→ **Short exercise**
Print the data exactly, leaving nothing out.

→ **Exercise data**
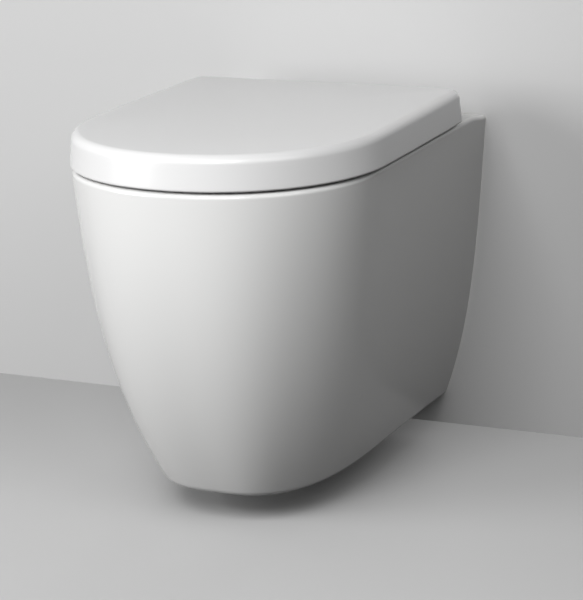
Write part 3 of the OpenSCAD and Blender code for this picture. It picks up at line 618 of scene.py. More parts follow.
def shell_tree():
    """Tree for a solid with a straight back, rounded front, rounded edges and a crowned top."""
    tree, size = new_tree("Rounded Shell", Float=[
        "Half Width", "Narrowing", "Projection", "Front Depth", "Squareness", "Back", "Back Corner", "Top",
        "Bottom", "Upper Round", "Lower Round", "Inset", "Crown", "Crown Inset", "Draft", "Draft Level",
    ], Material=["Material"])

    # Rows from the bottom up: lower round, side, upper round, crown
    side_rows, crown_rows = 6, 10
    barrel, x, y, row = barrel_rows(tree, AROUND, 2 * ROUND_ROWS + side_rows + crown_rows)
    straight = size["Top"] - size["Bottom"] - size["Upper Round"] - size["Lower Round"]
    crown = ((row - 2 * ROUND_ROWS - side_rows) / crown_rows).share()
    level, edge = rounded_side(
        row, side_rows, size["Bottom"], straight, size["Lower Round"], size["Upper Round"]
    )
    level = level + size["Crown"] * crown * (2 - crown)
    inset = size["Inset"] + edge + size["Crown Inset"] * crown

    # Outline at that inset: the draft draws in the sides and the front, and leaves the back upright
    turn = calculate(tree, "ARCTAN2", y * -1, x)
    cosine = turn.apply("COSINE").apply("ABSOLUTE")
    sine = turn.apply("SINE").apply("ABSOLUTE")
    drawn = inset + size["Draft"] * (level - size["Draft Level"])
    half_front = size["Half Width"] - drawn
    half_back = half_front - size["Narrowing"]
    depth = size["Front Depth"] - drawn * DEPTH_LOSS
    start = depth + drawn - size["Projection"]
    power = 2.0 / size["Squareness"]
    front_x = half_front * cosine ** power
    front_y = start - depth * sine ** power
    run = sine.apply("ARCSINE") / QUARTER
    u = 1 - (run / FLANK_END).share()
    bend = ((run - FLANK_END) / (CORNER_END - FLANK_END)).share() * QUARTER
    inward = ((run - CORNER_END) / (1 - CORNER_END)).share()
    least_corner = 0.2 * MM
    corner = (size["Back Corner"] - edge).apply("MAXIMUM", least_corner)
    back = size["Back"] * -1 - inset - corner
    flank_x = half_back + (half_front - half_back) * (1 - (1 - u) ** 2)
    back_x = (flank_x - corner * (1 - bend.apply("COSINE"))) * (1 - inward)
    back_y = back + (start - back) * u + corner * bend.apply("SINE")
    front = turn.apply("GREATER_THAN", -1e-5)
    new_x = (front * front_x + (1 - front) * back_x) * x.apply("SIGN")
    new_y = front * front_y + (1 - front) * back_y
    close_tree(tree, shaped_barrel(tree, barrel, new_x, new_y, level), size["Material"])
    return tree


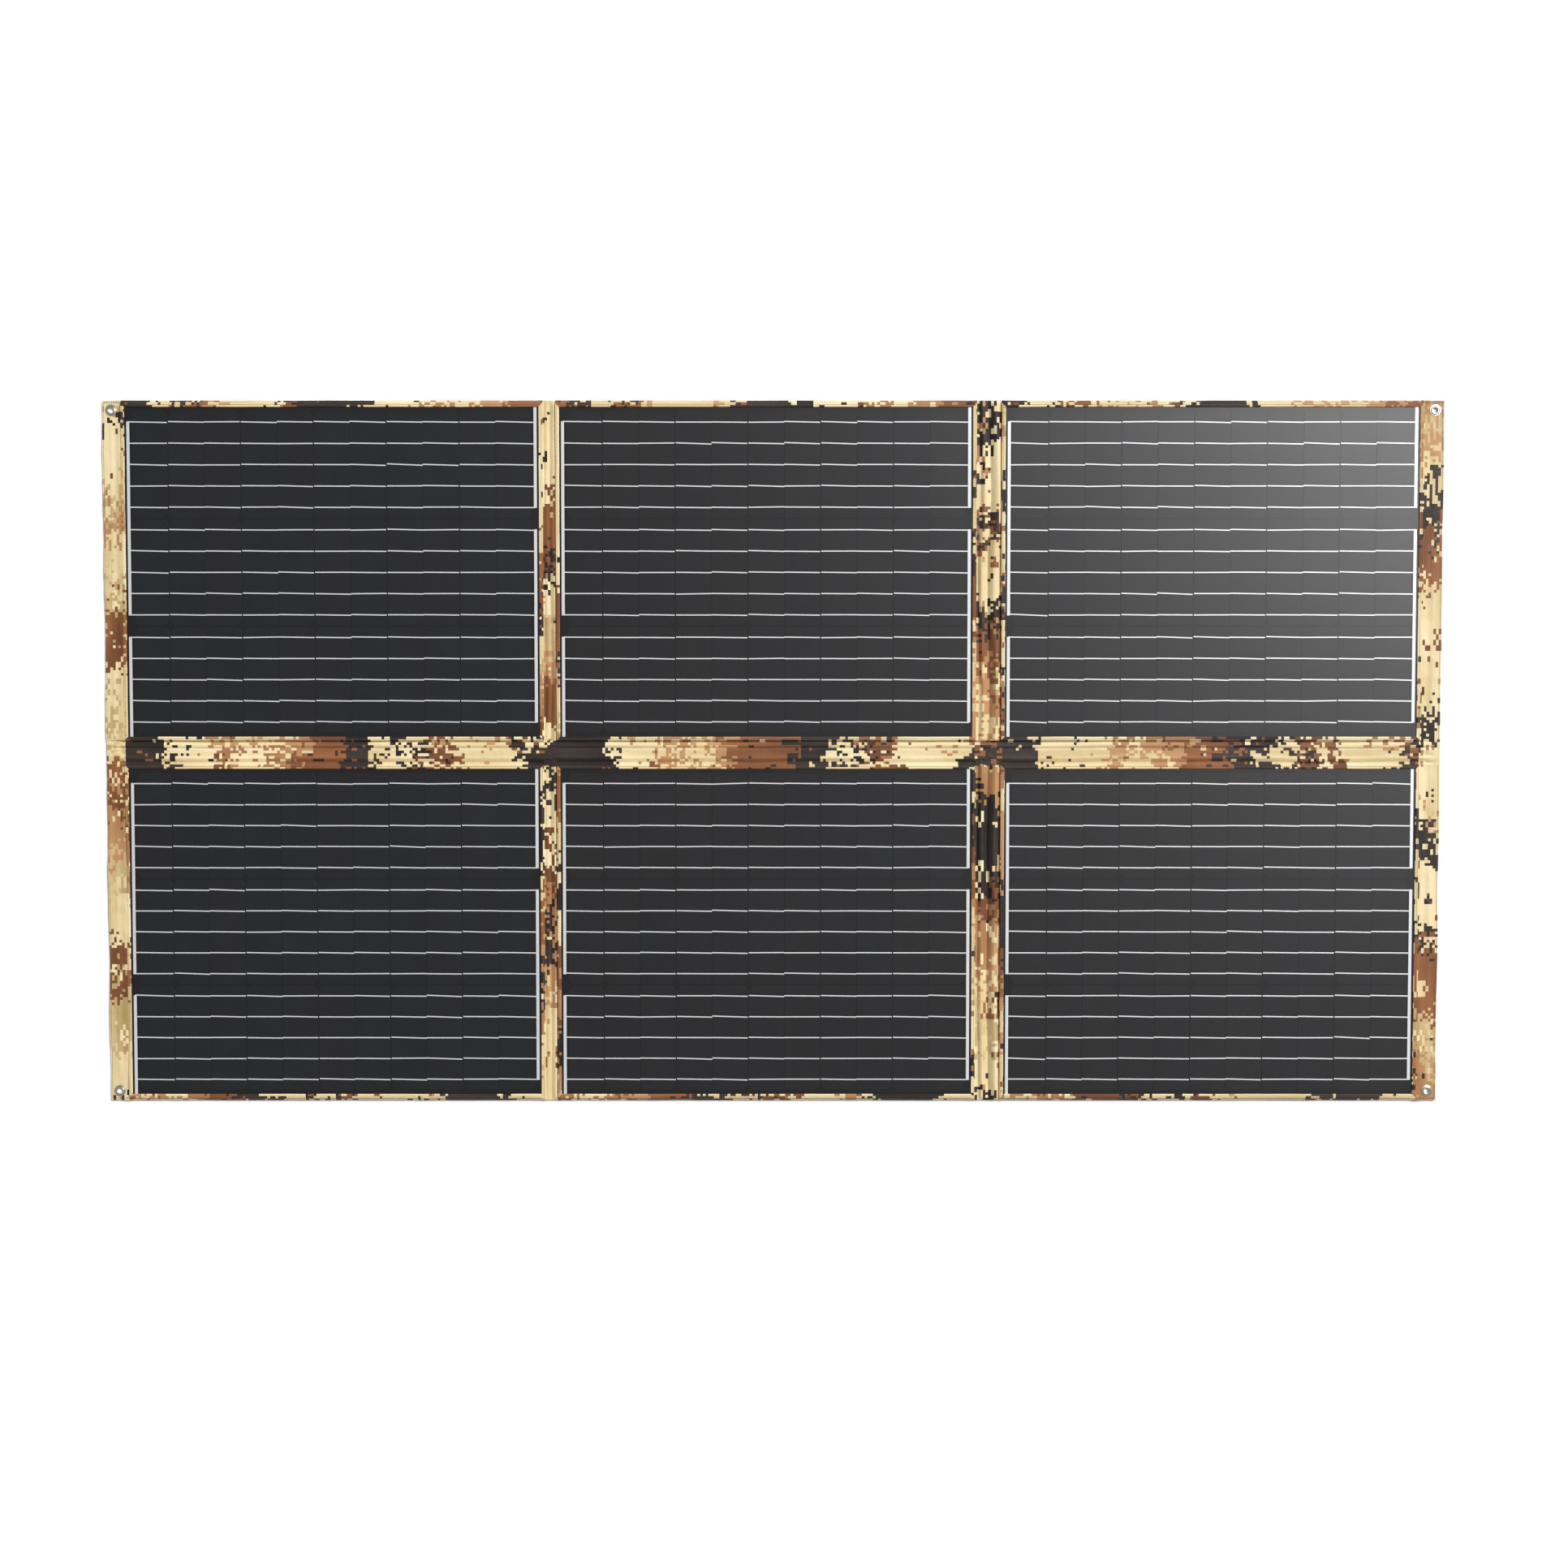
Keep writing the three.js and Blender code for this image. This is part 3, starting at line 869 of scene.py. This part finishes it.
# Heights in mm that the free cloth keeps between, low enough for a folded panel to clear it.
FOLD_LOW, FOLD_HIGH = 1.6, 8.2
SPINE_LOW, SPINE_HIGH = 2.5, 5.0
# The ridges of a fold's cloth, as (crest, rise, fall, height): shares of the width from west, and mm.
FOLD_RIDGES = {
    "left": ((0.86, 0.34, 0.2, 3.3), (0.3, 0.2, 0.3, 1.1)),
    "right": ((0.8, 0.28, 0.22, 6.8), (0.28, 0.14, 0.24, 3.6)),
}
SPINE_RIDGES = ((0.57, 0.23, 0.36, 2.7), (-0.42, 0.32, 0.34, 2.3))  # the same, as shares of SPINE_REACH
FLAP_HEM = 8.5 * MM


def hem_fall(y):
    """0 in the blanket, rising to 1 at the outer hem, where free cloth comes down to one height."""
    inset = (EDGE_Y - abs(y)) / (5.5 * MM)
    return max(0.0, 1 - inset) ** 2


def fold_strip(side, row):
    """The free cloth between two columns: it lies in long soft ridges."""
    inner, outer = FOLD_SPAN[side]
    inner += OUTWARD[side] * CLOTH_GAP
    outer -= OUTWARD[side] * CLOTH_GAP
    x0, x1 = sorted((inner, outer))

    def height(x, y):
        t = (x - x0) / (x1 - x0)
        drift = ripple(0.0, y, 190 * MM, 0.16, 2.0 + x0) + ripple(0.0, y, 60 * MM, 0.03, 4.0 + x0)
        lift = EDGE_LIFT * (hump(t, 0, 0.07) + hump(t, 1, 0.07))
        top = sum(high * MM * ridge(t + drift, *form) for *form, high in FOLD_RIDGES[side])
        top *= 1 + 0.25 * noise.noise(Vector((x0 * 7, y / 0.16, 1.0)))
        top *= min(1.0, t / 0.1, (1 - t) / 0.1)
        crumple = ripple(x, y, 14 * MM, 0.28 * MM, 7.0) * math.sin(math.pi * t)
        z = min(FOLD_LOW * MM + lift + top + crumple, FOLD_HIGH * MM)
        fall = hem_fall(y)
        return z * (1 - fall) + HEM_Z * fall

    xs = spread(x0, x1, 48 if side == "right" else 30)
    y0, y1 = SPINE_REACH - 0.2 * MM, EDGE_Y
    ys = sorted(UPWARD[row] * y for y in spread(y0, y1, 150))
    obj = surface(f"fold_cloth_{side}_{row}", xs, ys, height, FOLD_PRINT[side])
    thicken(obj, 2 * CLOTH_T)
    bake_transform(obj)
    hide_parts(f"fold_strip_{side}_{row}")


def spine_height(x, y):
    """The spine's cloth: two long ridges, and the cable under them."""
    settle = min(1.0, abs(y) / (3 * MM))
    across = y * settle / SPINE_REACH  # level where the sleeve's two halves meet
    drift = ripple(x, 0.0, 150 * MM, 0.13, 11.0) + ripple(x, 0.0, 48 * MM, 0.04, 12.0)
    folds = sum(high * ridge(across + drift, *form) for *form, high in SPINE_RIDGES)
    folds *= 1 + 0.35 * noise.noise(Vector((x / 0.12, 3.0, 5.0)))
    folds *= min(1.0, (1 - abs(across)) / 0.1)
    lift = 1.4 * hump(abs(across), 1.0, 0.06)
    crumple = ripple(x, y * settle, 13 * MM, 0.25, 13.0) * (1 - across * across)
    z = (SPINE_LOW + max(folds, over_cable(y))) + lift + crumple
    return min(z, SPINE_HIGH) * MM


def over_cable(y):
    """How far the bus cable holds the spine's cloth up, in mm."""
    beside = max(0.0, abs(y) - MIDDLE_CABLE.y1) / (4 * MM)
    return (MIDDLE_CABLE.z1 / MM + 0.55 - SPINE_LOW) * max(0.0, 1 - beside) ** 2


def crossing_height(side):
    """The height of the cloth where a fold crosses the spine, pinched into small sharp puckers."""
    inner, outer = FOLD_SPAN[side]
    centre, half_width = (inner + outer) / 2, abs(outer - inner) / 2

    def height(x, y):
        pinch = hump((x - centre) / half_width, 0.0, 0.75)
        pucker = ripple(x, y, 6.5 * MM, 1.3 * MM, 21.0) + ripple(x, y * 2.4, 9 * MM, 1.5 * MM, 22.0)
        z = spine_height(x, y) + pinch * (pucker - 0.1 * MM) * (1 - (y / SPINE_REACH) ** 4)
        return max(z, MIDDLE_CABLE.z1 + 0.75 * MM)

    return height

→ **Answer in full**
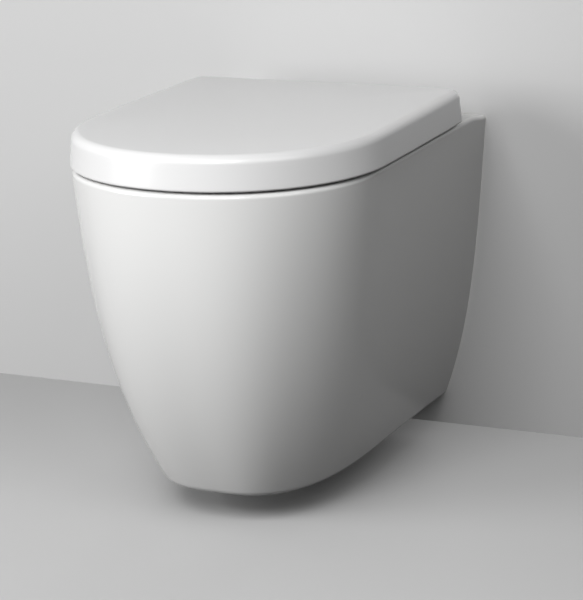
Write part 3 of the OpenSCAD and Blender code for this picture. It picks up at line 618 of scene.py. More parts follow.
def shell_tree():
    """Tree for a solid with a straight back, rounded front, rounded edges and a crowned top."""
    tree, size = new_tree("Rounded Shell", Float=[
        "Half Width", "Narrowing", "Projection", "Front Depth", "Squareness", "Back", "Back Corner", "Top",
        "Bottom", "Upper Round", "Lower Round", "Inset", "Crown", "Crown Inset", "Draft", "Draft Level",
    ], Material=["Material"])

    # Rows from the bottom up: lower round, side, upper round, crown
    side_rows, crown_rows = 6, 10
    barrel, x, y, row = barrel_rows(tree, AROUND, 2 * ROUND_ROWS + side_rows + crown_rows)
    straight = size["Top"] - size["Bottom"] - size["Upper Round"] - size["Lower Round"]
    crown = ((row - 2 * ROUND_ROWS - side_rows) / crown_rows).share()
    level, edge = rounded_side(
        row, side_rows, size["Bottom"], straight, size["Lower Round"], size["Upper Round"]
    )
    level = level + size["Crown"] * crown * (2 - crown)
    inset = size["Inset"] + edge + size["Crown Inset"] * crown

    # Outline at that inset: the draft draws in the sides and the front, and leaves the back upright
    turn = calculate(tree, "ARCTAN2", y * -1, x)
    cosine = turn.apply("COSINE").apply("ABSOLUTE")
    sine = turn.apply("SINE").apply("ABSOLUTE")
    drawn = inset + size["Draft"] * (level - size["Draft Level"])
    half_front = size["Half Width"] - drawn
    half_back = half_front - size["Narrowing"]
    depth = size["Front Depth"] - drawn * DEPTH_LOSS
    start = depth + drawn - size["Projection"]
    power = 2.0 / size["Squareness"]
    front_x = half_front * cosine ** power
    front_y = start - depth * sine ** power
    run = sine.apply("ARCSINE") / QUARTER
    u = 1 - (run / FLANK_END).share()
    bend = ((run - FLANK_END) / (CORNER_END - FLANK_END)).share() * QUARTER
    inward = ((run - CORNER_END) / (1 - CORNER_END)).share()
    least_corner = 0.2 * MM
    corner = (size["Back Corner"] - edge).apply("MAXIMUM", least_corner)
    back = size["Back"] * -1 - inset - corner
    flank_x = half_back + (half_front - half_back) * (1 - (1 - u) ** 2)
    back_x = (flank_x - corner * (1 - bend.apply("COSINE"))) * (1 - inward)
    back_y = back + (start - back) * u + corner * bend.apply("SINE")
    front = turn.apply("GREATER_THAN", -1e-5)
    new_x = (front * front_x + (1 - front) * back_x) * x.apply("SIGN")
    new_y = front * front_y + (1 - front) * back_y
    close_tree(tree, shaped_barrel(tree, barrel, new_x, new_y, level), size["Material"])
    return tree


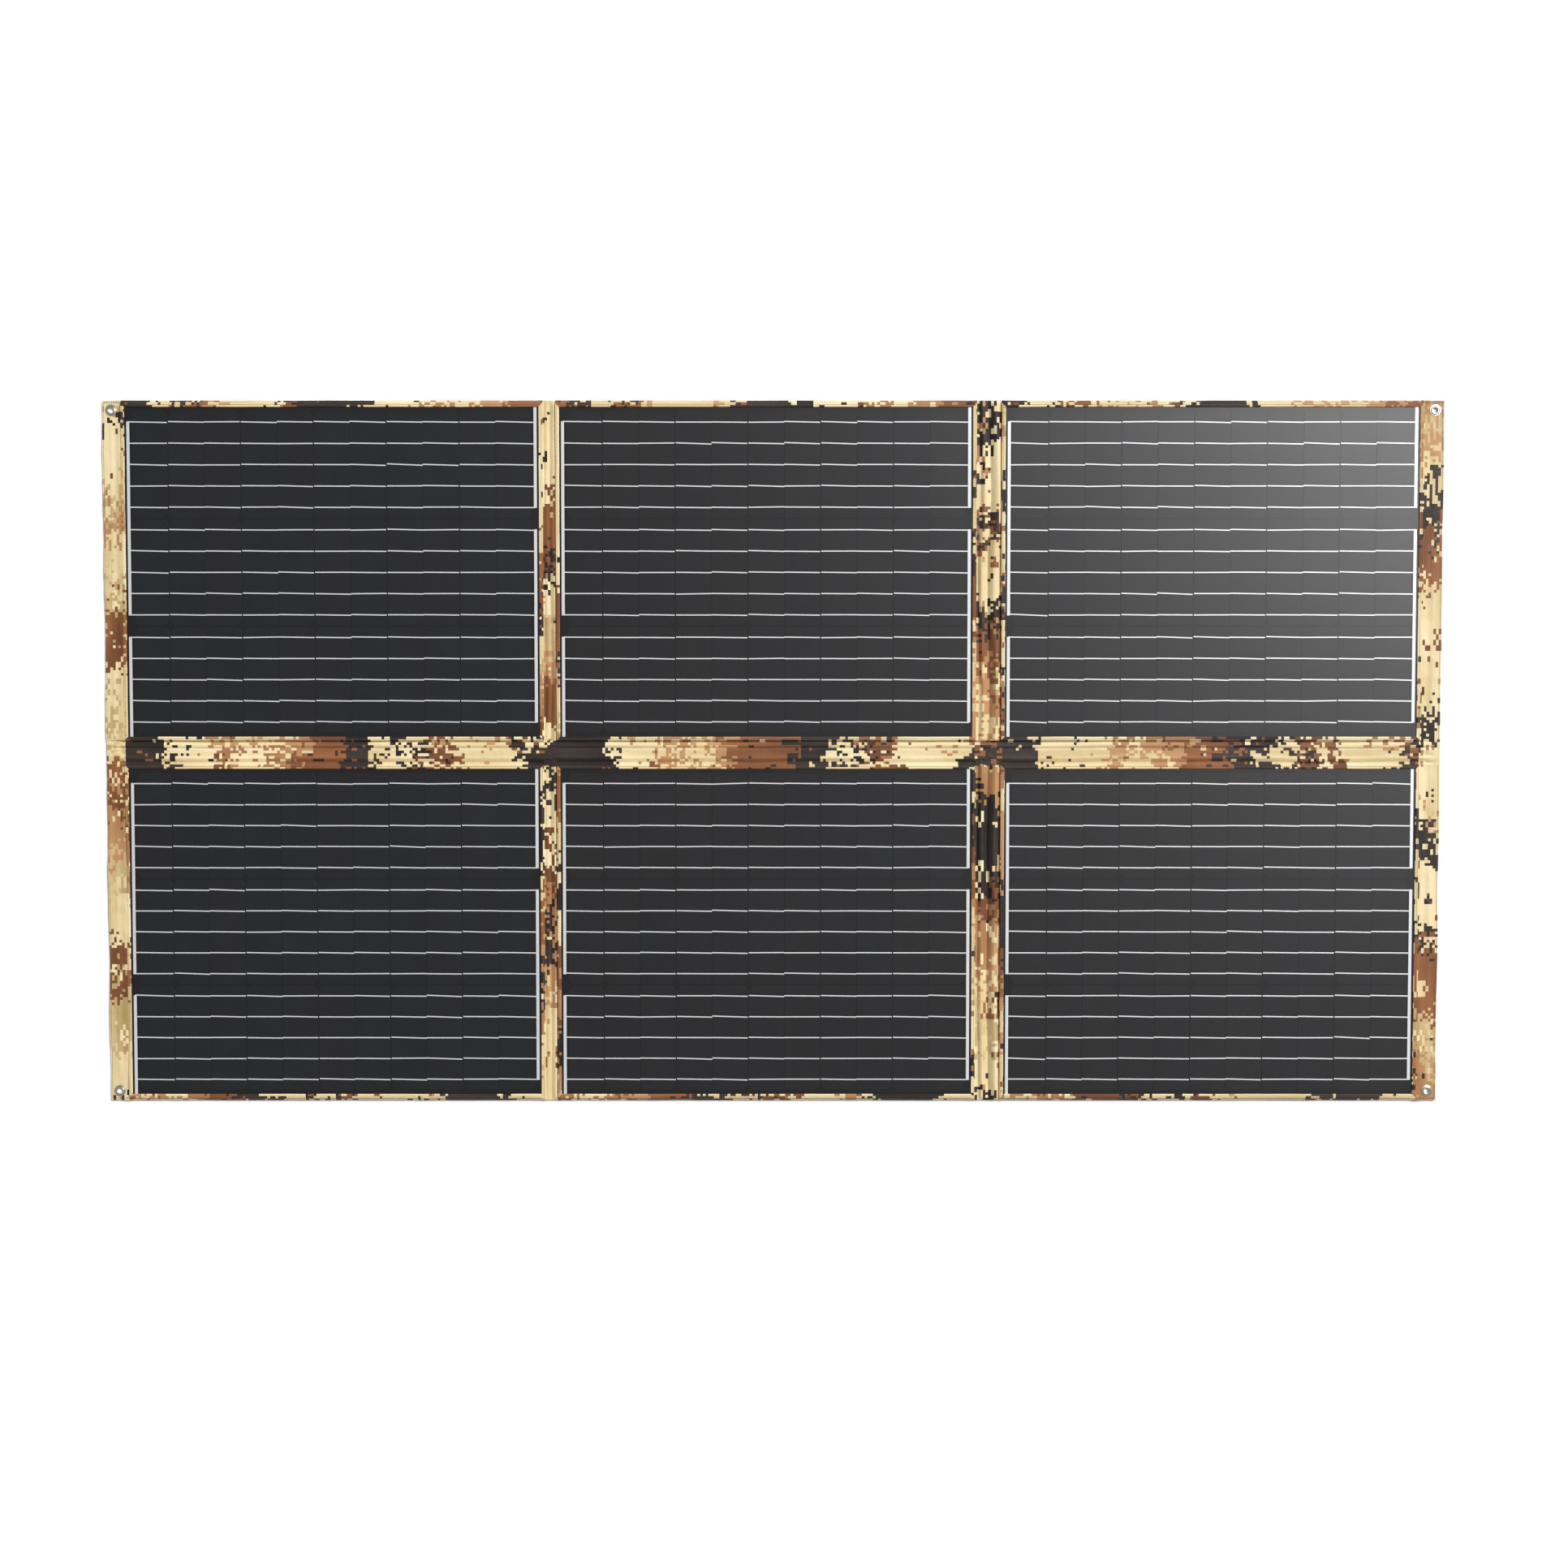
Keep writing the three.js and Blender code for this image. This is part 3, starting at line 869 of scene.py. This part finishes it.
# Heights in mm that the free cloth keeps between, low enough for a folded panel to clear it.
FOLD_LOW, FOLD_HIGH = 1.6, 8.2
SPINE_LOW, SPINE_HIGH = 2.5, 5.0
# The ridges of a fold's cloth, as (crest, rise, fall, height): shares of the width from west, and mm.
FOLD_RIDGES = {
    "left": ((0.86, 0.34, 0.2, 3.3), (0.3, 0.2, 0.3, 1.1)),
    "right": ((0.8, 0.28, 0.22, 6.8), (0.28, 0.14, 0.24, 3.6)),
}
SPINE_RIDGES = ((0.57, 0.23, 0.36, 2.7), (-0.42, 0.32, 0.34, 2.3))  # the same, as shares of SPINE_REACH
FLAP_HEM = 8.5 * MM


def hem_fall(y):
    """0 in the blanket, rising to 1 at the outer hem, where free cloth comes down to one height."""
    inset = (EDGE_Y - abs(y)) / (5.5 * MM)
    return max(0.0, 1 - inset) ** 2


def fold_strip(side, row):
    """The free cloth between two columns: it lies in long soft ridges."""
    inner, outer = FOLD_SPAN[side]
    inner += OUTWARD[side] * CLOTH_GAP
    outer -= OUTWARD[side] * CLOTH_GAP
    x0, x1 = sorted((inner, outer))

    def height(x, y):
        t = (x - x0) / (x1 - x0)
        drift = ripple(0.0, y, 190 * MM, 0.16, 2.0 + x0) + ripple(0.0, y, 60 * MM, 0.03, 4.0 + x0)
        lift = EDGE_LIFT * (hump(t, 0, 0.07) + hump(t, 1, 0.07))
        top = sum(high * MM * ridge(t + drift, *form) for *form, high in FOLD_RIDGES[side])
        top *= 1 + 0.25 * noise.noise(Vector((x0 * 7, y / 0.16, 1.0)))
        top *= min(1.0, t / 0.1, (1 - t) / 0.1)
        crumple = ripple(x, y, 14 * MM, 0.28 * MM, 7.0) * math.sin(math.pi * t)
        z = min(FOLD_LOW * MM + lift + top + crumple, FOLD_HIGH * MM)
        fall = hem_fall(y)
        return z * (1 - fall) + HEM_Z * fall

    xs = spread(x0, x1, 48 if side == "right" else 30)
    y0, y1 = SPINE_REACH - 0.2 * MM, EDGE_Y
    ys = sorted(UPWARD[row] * y for y in spread(y0, y1, 150))
    obj = surface(f"fold_cloth_{side}_{row}", xs, ys, height, FOLD_PRINT[side])
    thicken(obj, 2 * CLOTH_T)
    bake_transform(obj)
    hide_parts(f"fold_strip_{side}_{row}")


def spine_height(x, y):
    """The spine's cloth: two long ridges, and the cable under them."""
    settle = min(1.0, abs(y) / (3 * MM))
    across = y * settle / SPINE_REACH  # level where the sleeve's two halves meet
    drift = ripple(x, 0.0, 150 * MM, 0.13, 11.0) + ripple(x, 0.0, 48 * MM, 0.04, 12.0)
    folds = sum(high * ridge(across + drift, *form) for *form, high in SPINE_RIDGES)
    folds *= 1 + 0.35 * noise.noise(Vector((x / 0.12, 3.0, 5.0)))
    folds *= min(1.0, (1 - abs(across)) / 0.1)
    lift = 1.4 * hump(abs(across), 1.0, 0.06)
    crumple = ripple(x, y * settle, 13 * MM, 0.25, 13.0) * (1 - across * across)
    z = (SPINE_LOW + max(folds, over_cable(y))) + lift + crumple
    return min(z, SPINE_HIGH) * MM


def over_cable(y):
    """How far the bus cable holds the spine's cloth up, in mm."""
    beside = max(0.0, abs(y) - MIDDLE_CABLE.y1) / (4 * MM)
    return (MIDDLE_CABLE.z1 / MM + 0.55 - SPINE_LOW) * max(0.0, 1 - beside) ** 2


def crossing_height(side):
    """The height of the cloth where a fold crosses the spine, pinched into small sharp puckers."""
    inner, outer = FOLD_SPAN[side]
    centre, half_width = (inner + outer) / 2, abs(outer - inner) / 2

    def height(x, y):
        pinch = hump((x - centre) / half_width, 0.0, 0.75)
        pucker = ripple(x, y, 6.5 * MM, 1.3 * MM, 21.0) + ripple(x, y * 2.4, 9 * MM, 1.5 * MM, 22.0)
        z = spine_height(x, y) + pinch * (pucker - 0.1 * MM) * (1 - (y / SPINE_REACH) ** 4)
        return max(z, MIDDLE_CABLE.z1 + 0.75 * MM)

    return height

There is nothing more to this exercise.